:: Directions for this task ::
Search the material for the word "Blender" and report each line where it turns up.
## start Materials provided
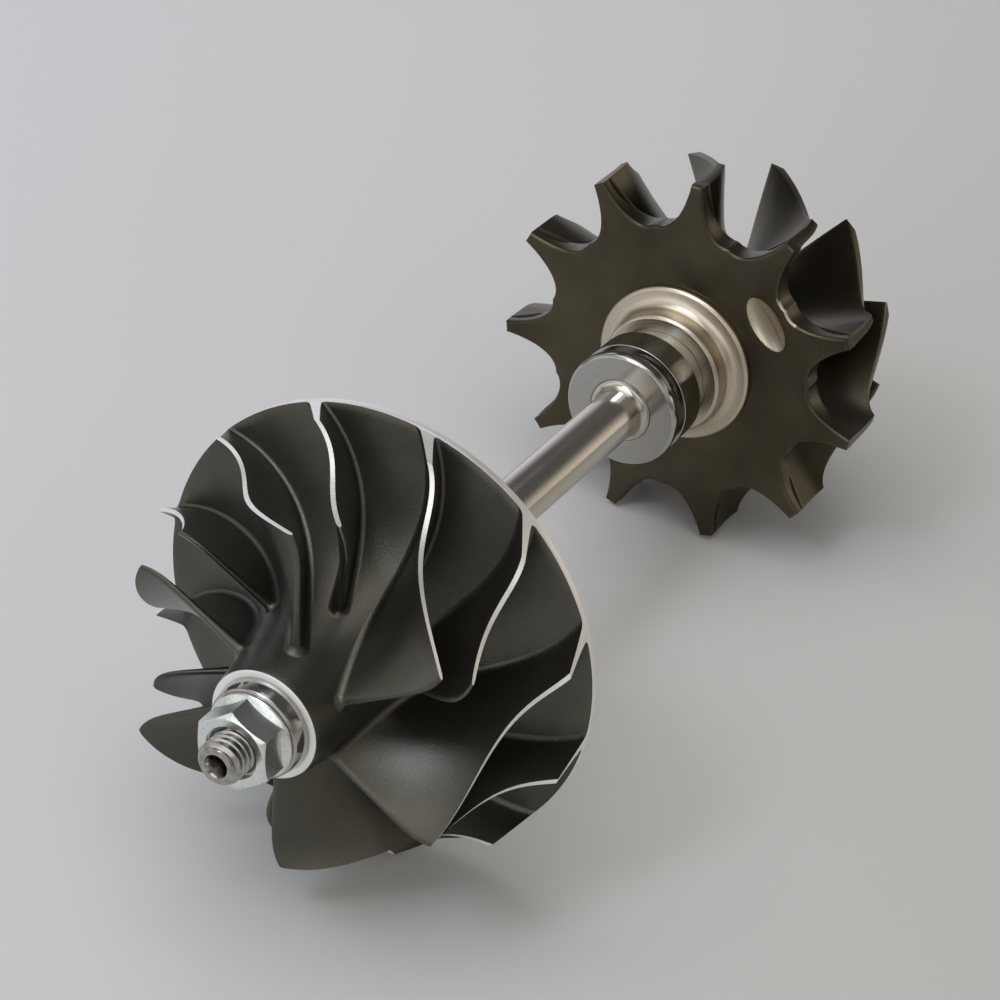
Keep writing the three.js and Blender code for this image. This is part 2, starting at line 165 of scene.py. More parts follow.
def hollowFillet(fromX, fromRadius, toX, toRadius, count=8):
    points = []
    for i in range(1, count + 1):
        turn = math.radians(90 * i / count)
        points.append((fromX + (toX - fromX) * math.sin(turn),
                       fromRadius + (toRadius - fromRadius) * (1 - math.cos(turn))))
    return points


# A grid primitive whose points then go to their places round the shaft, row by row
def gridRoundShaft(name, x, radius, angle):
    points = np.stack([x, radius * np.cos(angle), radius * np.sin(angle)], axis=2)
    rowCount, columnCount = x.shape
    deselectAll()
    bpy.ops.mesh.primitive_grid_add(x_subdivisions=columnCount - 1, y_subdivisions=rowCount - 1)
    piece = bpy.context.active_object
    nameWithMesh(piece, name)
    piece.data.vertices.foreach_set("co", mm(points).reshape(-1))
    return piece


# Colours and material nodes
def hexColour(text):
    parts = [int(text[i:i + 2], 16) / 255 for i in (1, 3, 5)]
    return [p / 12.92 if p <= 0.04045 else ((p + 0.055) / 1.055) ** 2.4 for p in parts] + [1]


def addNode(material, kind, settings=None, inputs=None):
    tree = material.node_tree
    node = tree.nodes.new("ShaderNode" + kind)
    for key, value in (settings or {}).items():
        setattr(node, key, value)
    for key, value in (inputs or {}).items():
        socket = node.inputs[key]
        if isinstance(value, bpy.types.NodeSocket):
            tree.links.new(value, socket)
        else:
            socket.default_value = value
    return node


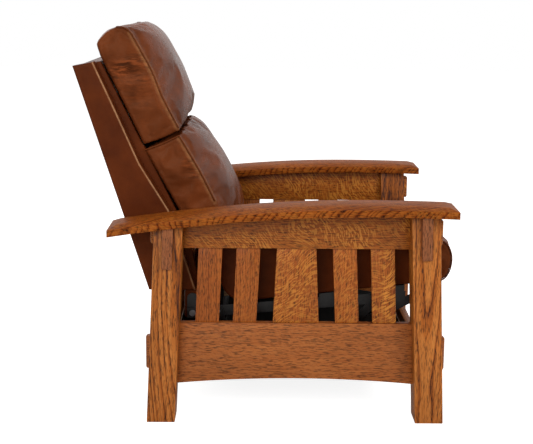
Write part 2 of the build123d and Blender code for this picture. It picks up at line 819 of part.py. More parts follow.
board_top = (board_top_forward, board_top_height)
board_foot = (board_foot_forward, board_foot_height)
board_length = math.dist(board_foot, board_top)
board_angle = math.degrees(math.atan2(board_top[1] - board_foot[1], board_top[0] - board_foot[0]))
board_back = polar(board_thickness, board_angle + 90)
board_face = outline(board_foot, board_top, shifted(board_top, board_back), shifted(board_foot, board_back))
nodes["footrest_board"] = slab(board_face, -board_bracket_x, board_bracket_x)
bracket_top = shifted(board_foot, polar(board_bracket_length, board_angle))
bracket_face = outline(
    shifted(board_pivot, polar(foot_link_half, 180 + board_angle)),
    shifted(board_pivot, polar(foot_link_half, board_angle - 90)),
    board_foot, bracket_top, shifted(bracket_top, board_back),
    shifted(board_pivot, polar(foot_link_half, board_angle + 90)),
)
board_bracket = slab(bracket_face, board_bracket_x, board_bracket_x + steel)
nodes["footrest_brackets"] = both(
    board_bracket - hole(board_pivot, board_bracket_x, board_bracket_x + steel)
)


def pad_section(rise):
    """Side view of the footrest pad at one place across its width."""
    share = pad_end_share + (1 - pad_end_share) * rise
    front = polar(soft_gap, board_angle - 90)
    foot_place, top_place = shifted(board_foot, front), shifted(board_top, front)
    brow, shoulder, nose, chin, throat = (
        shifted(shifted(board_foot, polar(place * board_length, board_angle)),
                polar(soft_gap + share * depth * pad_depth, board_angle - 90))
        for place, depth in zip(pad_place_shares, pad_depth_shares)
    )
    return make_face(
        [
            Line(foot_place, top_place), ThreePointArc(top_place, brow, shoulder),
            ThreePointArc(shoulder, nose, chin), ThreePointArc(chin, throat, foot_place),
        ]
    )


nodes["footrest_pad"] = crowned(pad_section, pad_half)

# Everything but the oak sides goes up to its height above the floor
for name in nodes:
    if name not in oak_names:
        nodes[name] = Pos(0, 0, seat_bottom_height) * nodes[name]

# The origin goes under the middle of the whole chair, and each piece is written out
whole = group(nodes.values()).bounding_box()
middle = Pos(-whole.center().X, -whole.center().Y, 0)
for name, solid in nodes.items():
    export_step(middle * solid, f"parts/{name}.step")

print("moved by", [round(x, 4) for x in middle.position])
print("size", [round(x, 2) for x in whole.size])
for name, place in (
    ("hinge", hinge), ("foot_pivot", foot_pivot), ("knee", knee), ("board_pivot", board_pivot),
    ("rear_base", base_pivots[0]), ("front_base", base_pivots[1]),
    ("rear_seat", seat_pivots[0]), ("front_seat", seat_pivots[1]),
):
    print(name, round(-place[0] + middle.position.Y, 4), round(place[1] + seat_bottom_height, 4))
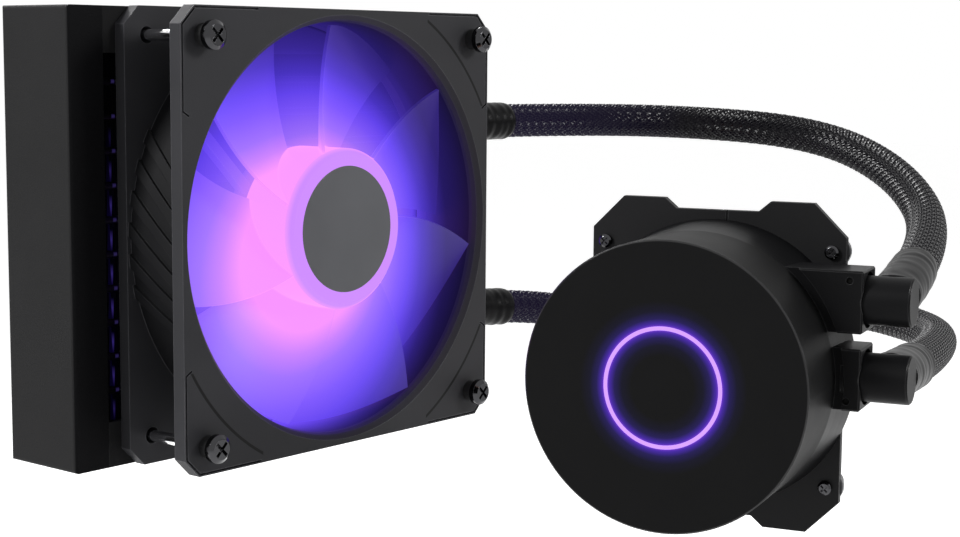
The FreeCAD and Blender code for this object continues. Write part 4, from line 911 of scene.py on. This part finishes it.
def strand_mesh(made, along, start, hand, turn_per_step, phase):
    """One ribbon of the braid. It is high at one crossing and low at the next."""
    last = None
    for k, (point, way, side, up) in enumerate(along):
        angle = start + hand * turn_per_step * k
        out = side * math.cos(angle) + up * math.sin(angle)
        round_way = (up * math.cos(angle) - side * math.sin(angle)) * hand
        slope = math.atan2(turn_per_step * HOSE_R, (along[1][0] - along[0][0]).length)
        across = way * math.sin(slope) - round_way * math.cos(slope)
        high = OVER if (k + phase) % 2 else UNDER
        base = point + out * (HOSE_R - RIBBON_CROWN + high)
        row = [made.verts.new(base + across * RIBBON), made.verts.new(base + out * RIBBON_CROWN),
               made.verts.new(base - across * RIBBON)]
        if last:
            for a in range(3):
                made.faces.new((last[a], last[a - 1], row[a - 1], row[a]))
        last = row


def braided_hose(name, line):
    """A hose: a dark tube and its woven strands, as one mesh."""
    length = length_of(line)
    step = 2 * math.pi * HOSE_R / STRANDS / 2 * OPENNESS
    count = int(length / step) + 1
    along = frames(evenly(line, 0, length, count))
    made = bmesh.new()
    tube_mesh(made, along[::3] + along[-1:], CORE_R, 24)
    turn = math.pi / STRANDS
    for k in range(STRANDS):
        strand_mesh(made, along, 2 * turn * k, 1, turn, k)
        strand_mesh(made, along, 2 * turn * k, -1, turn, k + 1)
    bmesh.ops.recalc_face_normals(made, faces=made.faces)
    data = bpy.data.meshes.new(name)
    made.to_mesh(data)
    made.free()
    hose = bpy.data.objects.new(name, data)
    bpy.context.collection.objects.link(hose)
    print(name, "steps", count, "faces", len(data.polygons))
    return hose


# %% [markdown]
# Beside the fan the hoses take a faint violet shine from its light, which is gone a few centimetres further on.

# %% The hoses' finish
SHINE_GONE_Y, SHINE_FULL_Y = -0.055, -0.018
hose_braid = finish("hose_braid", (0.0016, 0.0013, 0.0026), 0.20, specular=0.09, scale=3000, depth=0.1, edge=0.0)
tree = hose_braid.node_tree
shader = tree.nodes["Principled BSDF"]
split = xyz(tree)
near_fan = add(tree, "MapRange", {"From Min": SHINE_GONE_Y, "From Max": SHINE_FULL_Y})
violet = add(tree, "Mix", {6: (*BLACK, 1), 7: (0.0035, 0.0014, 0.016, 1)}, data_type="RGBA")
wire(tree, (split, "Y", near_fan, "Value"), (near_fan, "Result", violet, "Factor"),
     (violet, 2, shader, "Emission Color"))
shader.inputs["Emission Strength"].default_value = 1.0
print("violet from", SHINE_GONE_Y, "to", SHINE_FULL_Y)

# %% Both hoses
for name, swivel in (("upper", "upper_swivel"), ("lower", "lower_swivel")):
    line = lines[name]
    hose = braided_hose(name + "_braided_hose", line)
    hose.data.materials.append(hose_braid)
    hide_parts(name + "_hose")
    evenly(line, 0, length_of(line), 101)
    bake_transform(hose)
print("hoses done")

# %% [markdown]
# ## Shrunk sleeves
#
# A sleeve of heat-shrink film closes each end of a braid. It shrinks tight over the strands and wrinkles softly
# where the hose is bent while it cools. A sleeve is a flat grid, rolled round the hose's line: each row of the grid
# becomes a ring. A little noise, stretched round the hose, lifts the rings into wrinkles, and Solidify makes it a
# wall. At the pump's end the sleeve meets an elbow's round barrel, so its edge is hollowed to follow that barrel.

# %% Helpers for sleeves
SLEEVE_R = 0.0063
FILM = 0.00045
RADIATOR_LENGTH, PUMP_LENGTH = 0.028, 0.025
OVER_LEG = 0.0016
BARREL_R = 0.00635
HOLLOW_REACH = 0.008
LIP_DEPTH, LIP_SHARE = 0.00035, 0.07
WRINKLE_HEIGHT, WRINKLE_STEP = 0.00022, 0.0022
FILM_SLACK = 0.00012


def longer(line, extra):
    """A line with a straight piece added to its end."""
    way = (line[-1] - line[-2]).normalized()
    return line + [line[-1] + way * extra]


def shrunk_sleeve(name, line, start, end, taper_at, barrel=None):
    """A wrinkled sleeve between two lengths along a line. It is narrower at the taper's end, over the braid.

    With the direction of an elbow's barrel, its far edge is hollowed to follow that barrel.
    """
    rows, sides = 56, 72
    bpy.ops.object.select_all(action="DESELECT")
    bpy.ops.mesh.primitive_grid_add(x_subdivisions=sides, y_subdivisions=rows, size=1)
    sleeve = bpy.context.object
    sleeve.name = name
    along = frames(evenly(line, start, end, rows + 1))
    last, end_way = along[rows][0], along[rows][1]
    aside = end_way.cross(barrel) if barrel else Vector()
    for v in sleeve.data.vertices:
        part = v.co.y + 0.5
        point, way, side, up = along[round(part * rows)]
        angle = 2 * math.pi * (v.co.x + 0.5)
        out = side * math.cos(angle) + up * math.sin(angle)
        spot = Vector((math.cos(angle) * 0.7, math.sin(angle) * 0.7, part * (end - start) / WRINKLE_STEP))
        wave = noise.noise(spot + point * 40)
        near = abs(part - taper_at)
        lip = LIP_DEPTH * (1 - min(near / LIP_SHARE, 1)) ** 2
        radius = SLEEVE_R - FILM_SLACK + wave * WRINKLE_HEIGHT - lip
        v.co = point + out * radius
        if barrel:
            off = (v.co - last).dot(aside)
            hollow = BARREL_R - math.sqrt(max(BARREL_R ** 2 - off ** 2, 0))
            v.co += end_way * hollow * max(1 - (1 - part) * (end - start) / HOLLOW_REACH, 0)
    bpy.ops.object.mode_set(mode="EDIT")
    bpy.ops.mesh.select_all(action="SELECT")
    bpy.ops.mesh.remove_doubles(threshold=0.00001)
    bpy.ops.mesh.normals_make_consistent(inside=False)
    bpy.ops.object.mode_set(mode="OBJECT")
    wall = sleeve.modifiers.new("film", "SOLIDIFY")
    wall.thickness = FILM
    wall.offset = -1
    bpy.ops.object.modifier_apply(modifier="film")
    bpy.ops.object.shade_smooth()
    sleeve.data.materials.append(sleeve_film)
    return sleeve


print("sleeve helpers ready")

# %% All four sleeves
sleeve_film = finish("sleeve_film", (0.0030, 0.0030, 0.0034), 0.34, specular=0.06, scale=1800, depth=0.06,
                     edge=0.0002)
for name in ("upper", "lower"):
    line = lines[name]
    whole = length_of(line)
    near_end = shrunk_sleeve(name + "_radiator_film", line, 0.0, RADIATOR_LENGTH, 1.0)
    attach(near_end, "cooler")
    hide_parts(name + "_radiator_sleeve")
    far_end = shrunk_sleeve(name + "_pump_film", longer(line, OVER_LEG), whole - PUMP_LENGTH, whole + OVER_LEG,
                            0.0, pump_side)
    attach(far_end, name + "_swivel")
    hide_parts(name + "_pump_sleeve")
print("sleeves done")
## end Materials provided
:: Worked solution ::
Keep writing the three.js and Blender code for this image. This is part 2, starting at line 165 of scene.py. More parts follow.
Write part 2 of the build123d and Blender code for this picture. It picks up at line 819 of part.py. More parts follow.
The FreeCAD and Blender code for this object continues. Write part 4, from line 911 of scene.py on. This part finishes it.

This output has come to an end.